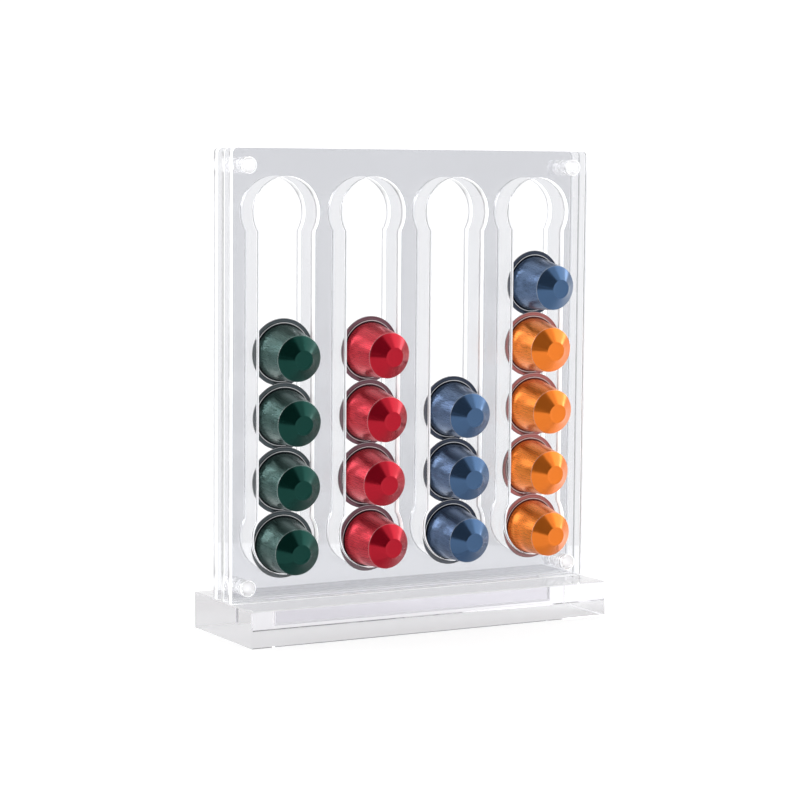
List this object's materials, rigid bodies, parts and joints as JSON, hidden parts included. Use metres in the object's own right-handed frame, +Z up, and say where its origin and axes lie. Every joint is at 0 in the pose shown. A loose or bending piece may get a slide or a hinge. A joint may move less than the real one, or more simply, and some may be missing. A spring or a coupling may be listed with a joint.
{
  "type": "coffee capsule rack",
  "caption": "Clear upright rack with keyhole lanes on both sides and coloured coffee capsules stacked in the front lanes, on a thick clear base",
  "frame": {"origin": "middle of the base's underside, on the surface that the rack stands on", "axes": "+X along the rack to the right as seen from the loaded front, +Y from the front to the back, +Z up"},
  "size_m": [0.2234, 0.0724, 0.2636],
  "materials": {
    "clear_acrylic": "polished clear acrylic",
    "clear_plastic": "clear moulded plastic, slightly cloudy",
    "green_aluminium": "lacquered, finely brushed",
    "red_aluminium": "lacquered, finely brushed",
    "blue_aluminium": "lacquered, finely brushed",
    "orange_aluminium": "lacquered, finely brushed",
    "foil": "satin foil"
  },
  "bodies": {
    "base": {"base_block": "clear_acrylic"},
    "panel": {"front_sheet": "clear_acrylic", "divider_sheet": "clear_acrylic", "back_sheet": "clear_acrylic", "corner_screws": "clear_plastic", "corner_nuts": "clear_plastic", "front_spacers": "clear_plastic", "rear_spacers": "clear_plastic"},
    "green_capsule_1": {"green_cup_1": "green_aluminium", "green_lid_1": "foil"},
    "green_capsule_2": {"green_cup_2": "green_aluminium", "green_lid_2": "foil"},
    "green_capsule_3": {"green_cup_3": "green_aluminium", "green_lid_3": "foil"},
    "green_capsule_4": {"green_cup_4": "green_aluminium", "green_lid_4": "foil"},
    "red_capsule_1": {"red_cup_1": "red_aluminium", "red_lid_1": "foil"},
    "red_capsule_2": {"red_cup_2": "red_aluminium", "red_lid_2": "foil"},
    "red_capsule_3": {"red_cup_3": "red_aluminium", "red_lid_3": "foil"},
    "red_capsule_4": {"red_cup_4": "red_aluminium", "red_lid_4": "foil"},
    "blue_capsule_1": {"blue_cup_1": "blue_aluminium", "blue_lid_1": "foil"},
    "blue_capsule_2": {"blue_cup_2": "blue_aluminium", "blue_lid_2": "foil"},
    "blue_capsule_3": {"blue_cup_3": "blue_aluminium", "blue_lid_3": "foil"},
    "orange_capsule_1": {"orange_cup_1": "orange_aluminium", "orange_lid_1": "foil"},
    "orange_capsule_2": {"orange_cup_2": "orange_aluminium", "orange_lid_2": "foil"},
    "orange_capsule_3": {"orange_cup_3": "orange_aluminium", "orange_lid_3": "foil"},
    "orange_capsule_4": {"orange_cup_4": "orange_aluminium", "orange_lid_4": "foil"},
    "blue_capsule_4": {"blue_cup_4": "blue_aluminium", "blue_lid_4": "foil"}
  },
  "joints": [
    {"name": "panel_lift", "type": "slide", "parent": "base", "child": "panel", "axis": [0, 0, 1], "range_m": [0, 0.014]},
    {"name": "green_capsule_1_slide", "type": "slide", "parent": "panel", "child": "green_capsule_1", "axis": [0, 0, 1], "range_m": [0, 0.079]},
    {"name": "green_capsule_2_slide", "type": "slide", "parent": "panel", "child": "green_capsule_2", "axis": [0, 0, 1], "range_m": [0, 0.079]},
    {"name": "green_capsule_3_slide", "type": "slide", "parent": "panel", "child": "green_capsule_3", "axis": [0, 0, 1], "range_m": [0, 0.079]},
    {"name": "green_capsule_4_slide", "type": "slide", "parent": "panel", "child": "green_capsule_4", "axis": [0, 0, 1], "range_m": [0, 0.079]},
    {"name": "red_capsule_1_slide", "type": "slide", "parent": "panel", "child": "red_capsule_1", "axis": [0, 0, 1], "range_m": [0, 0.079]},
    {"name": "red_capsule_2_slide", "type": "slide", "parent": "panel", "child": "red_capsule_2", "axis": [0, 0, 1], "range_m": [0, 0.079]},
    {"name": "red_capsule_3_slide", "type": "slide", "parent": "panel", "child": "red_capsule_3", "axis": [0, 0, 1], "range_m": [0, 0.079]},
    {"name": "red_capsule_4_slide", "type": "slide", "parent": "panel", "child": "red_capsule_4", "axis": [0, 0, 1], "range_m": [0, 0.079]},
    {"name": "blue_capsule_1_slide", "type": "slide", "parent": "panel", "child": "blue_capsule_1", "axis": [0, 0, 1], "range_m": [0, 0.1138]},
    {"name": "blue_capsule_2_slide", "type": "slide", "parent": "panel", "child": "blue_capsule_2", "axis": [0, 0, 1], "range_m": [0, 0.1138]},
    {"name": "blue_capsule_3_slide", "type": "slide", "parent": "panel", "child": "blue_capsule_3", "axis": [0, 0, 1], "range_m": [0, 0.1138]},
    {"name": "orange_capsule_1_slide", "type": "slide", "parent": "panel", "child": "orange_capsule_1", "axis": [0, 0, 1], "range_m": [0, 0.0442]},
    {"name": "orange_capsule_2_slide", "type": "slide", "parent": "panel", "child": "orange_capsule_2", "axis": [0, 0, 1], "range_m": [0, 0.0442]},
    {"name": "orange_capsule_3_slide", "type": "slide", "parent": "panel", "child": "orange_capsule_3", "axis": [0, 0, 1], "range_m": [0, 0.0442]},
    {"name": "orange_capsule_4_slide", "type": "slide", "parent": "panel", "child": "orange_capsule_4", "axis": [0, 0, 1], "range_m": [0, 0.0442]},
    {"name": "blue_capsule_4_slide", "type": "slide", "parent": "panel", "child": "blue_capsule_4", "axis": [0, 0, 1], "range_m": [0, 0.0442]}
  ],
  "couplings": [
    {"joint": "green_capsule_2_slide", "follows": "green_capsule_1_slide", "ratio": 1},
    {"joint": "green_capsule_3_slide", "follows": "green_capsule_1_slide", "ratio": 1},
    {"joint": "green_capsule_4_slide", "follows": "green_capsule_1_slide", "ratio": 1},
    {"joint": "red_capsule_2_slide", "follows": "red_capsule_1_slide", "ratio": 1},
    {"joint": "red_capsule_3_slide", "follows": "red_capsule_1_slide", "ratio": 1},
    {"joint": "red_capsule_4_slide", "follows": "red_capsule_1_slide", "ratio": 1},
    {"joint": "blue_capsule_2_slide", "follows": "blue_capsule_1_slide", "ratio": 1},
    {"joint": "blue_capsule_3_slide", "follows": "blue_capsule_1_slide", "ratio": 1},
    {"joint": "orange_capsule_2_slide", "follows": "orange_capsule_1_slide", "ratio": 1},
    {"joint": "orange_capsule_3_slide", "follows": "orange_capsule_1_slide", "ratio": 1},
    {"joint": "orange_capsule_4_slide", "follows": "orange_capsule_1_slide", "ratio": 1},
    {"joint": "blue_capsule_4_slide", "follows": "orange_capsule_1_slide", "ratio": 1}
  ]
}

--------------------------------------------------

- **Do this**
Print the material above once more, exactly.

- **Answer to the exercise**
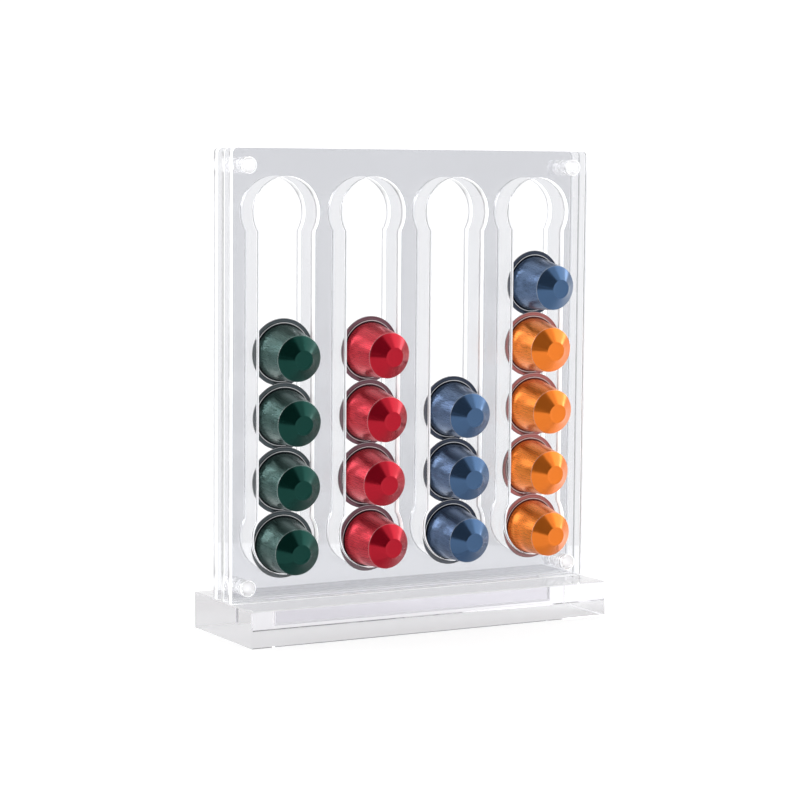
List this object's materials, rigid bodies, parts and joints as JSON, hidden parts included. Use metres in the object's own right-handed frame, +Z up, and say where its origin and axes lie. Every joint is at 0 in the pose shown. A loose or bending piece may get a slide or a hinge. A joint may move less than the real one, or more simply, and some may be missing. A spring or a coupling may be listed with a joint.
{
  "type": "coffee capsule rack",
  "caption": "Clear upright rack with keyhole lanes on both sides and coloured coffee capsules stacked in the front lanes, on a thick clear base",
  "frame": {"origin": "middle of the base's underside, on the surface that the rack stands on", "axes": "+X along the rack to the right as seen from the loaded front, +Y from the front to the back, +Z up"},
  "size_m": [0.2234, 0.0724, 0.2636],
  "materials": {
    "clear_acrylic": "polished clear acrylic",
    "clear_plastic": "clear moulded plastic, slightly cloudy",
    "green_aluminium": "lacquered, finely brushed",
    "red_aluminium": "lacquered, finely brushed",
    "blue_aluminium": "lacquered, finely brushed",
    "orange_aluminium": "lacquered, finely brushed",
    "foil": "satin foil"
  },
  "bodies": {
    "base": {"base_block": "clear_acrylic"},
    "panel": {"front_sheet": "clear_acrylic", "divider_sheet": "clear_acrylic", "back_sheet": "clear_acrylic", "corner_screws": "clear_plastic", "corner_nuts": "clear_plastic", "front_spacers": "clear_plastic", "rear_spacers": "clear_plastic"},
    "green_capsule_1": {"green_cup_1": "green_aluminium", "green_lid_1": "foil"},
    "green_capsule_2": {"green_cup_2": "green_aluminium", "green_lid_2": "foil"},
    "green_capsule_3": {"green_cup_3": "green_aluminium", "green_lid_3": "foil"},
    "green_capsule_4": {"green_cup_4": "green_aluminium", "green_lid_4": "foil"},
    "red_capsule_1": {"red_cup_1": "red_aluminium", "red_lid_1": "foil"},
    "red_capsule_2": {"red_cup_2": "red_aluminium", "red_lid_2": "foil"},
    "red_capsule_3": {"red_cup_3": "red_aluminium", "red_lid_3": "foil"},
    "red_capsule_4": {"red_cup_4": "red_aluminium", "red_lid_4": "foil"},
    "blue_capsule_1": {"blue_cup_1": "blue_aluminium", "blue_lid_1": "foil"},
    "blue_capsule_2": {"blue_cup_2": "blue_aluminium", "blue_lid_2": "foil"},
    "blue_capsule_3": {"blue_cup_3": "blue_aluminium", "blue_lid_3": "foil"},
    "orange_capsule_1": {"orange_cup_1": "orange_aluminium", "orange_lid_1": "foil"},
    "orange_capsule_2": {"orange_cup_2": "orange_aluminium", "orange_lid_2": "foil"},
    "orange_capsule_3": {"orange_cup_3": "orange_aluminium", "orange_lid_3": "foil"},
    "orange_capsule_4": {"orange_cup_4": "orange_aluminium", "orange_lid_4": "foil"},
    "blue_capsule_4": {"blue_cup_4": "blue_aluminium", "blue_lid_4": "foil"}
  },
  "joints": [
    {"name": "panel_lift", "type": "slide", "parent": "base", "child": "panel", "axis": [0, 0, 1], "range_m": [0, 0.014]},
    {"name": "green_capsule_1_slide", "type": "slide", "parent": "panel", "child": "green_capsule_1", "axis": [0, 0, 1], "range_m": [0, 0.079]},
    {"name": "green_capsule_2_slide", "type": "slide", "parent": "panel", "child": "green_capsule_2", "axis": [0, 0, 1], "range_m": [0, 0.079]},
    {"name": "green_capsule_3_slide", "type": "slide", "parent": "panel", "child": "green_capsule_3", "axis": [0, 0, 1], "range_m": [0, 0.079]},
    {"name": "green_capsule_4_slide", "type": "slide", "parent": "panel", "child": "green_capsule_4", "axis": [0, 0, 1], "range_m": [0, 0.079]},
    {"name": "red_capsule_1_slide", "type": "slide", "parent": "panel", "child": "red_capsule_1", "axis": [0, 0, 1], "range_m": [0, 0.079]},
    {"name": "red_capsule_2_slide", "type": "slide", "parent": "panel", "child": "red_capsule_2", "axis": [0, 0, 1], "range_m": [0, 0.079]},
    {"name": "red_capsule_3_slide", "type": "slide", "parent": "panel", "child": "red_capsule_3", "axis": [0, 0, 1], "range_m": [0, 0.079]},
    {"name": "red_capsule_4_slide", "type": "slide", "parent": "panel", "child": "red_capsule_4", "axis": [0, 0, 1], "range_m": [0, 0.079]},
    {"name": "blue_capsule_1_slide", "type": "slide", "parent": "panel", "child": "blue_capsule_1", "axis": [0, 0, 1], "range_m": [0, 0.1138]},
    {"name": "blue_capsule_2_slide", "type": "slide", "parent": "panel", "child": "blue_capsule_2", "axis": [0, 0, 1], "range_m": [0, 0.1138]},
    {"name": "blue_capsule_3_slide", "type": "slide", "parent": "panel", "child": "blue_capsule_3", "axis": [0, 0, 1], "range_m": [0, 0.1138]},
    {"name": "orange_capsule_1_slide", "type": "slide", "parent": "panel", "child": "orange_capsule_1", "axis": [0, 0, 1], "range_m": [0, 0.0442]},
    {"name": "orange_capsule_2_slide", "type": "slide", "parent": "panel", "child": "orange_capsule_2", "axis": [0, 0, 1], "range_m": [0, 0.0442]},
    {"name": "orange_capsule_3_slide", "type": "slide", "parent": "panel", "child": "orange_capsule_3", "axis": [0, 0, 1], "range_m": [0, 0.0442]},
    {"name": "orange_capsule_4_slide", "type": "slide", "parent": "panel", "child": "orange_capsule_4", "axis": [0, 0, 1], "range_m": [0, 0.0442]},
    {"name": "blue_capsule_4_slide", "type": "slide", "parent": "panel", "child": "blue_capsule_4", "axis": [0, 0, 1], "range_m": [0, 0.0442]}
  ],
  "couplings": [
    {"joint": "green_capsule_2_slide", "follows": "green_capsule_1_slide", "ratio": 1},
    {"joint": "green_capsule_3_slide", "follows": "green_capsule_1_slide", "ratio": 1},
    {"joint": "green_capsule_4_slide", "follows": "green_capsule_1_slide", "ratio": 1},
    {"joint": "red_capsule_2_slide", "follows": "red_capsule_1_slide", "ratio": 1},
    {"joint": "red_capsule_3_slide", "follows": "red_capsule_1_slide", "ratio": 1},
    {"joint": "red_capsule_4_slide", "follows": "red_capsule_1_slide", "ratio": 1},
    {"joint": "blue_capsule_2_slide", "follows": "blue_capsule_1_slide", "ratio": 1},
    {"joint": "blue_capsule_3_slide", "follows": "blue_capsule_1_slide", "ratio": 1},
    {"joint": "orange_capsule_2_slide", "follows": "orange_capsule_1_slide", "ratio": 1},
    {"joint": "orange_capsule_3_slide", "follows": "orange_capsule_1_slide", "ratio": 1},
    {"joint": "orange_capsule_4_slide", "follows": "orange_capsule_1_slide", "ratio": 1},
    {"joint": "blue_capsule_4_slide", "follows": "orange_capsule_1_slide", "ratio": 1}
  ]
}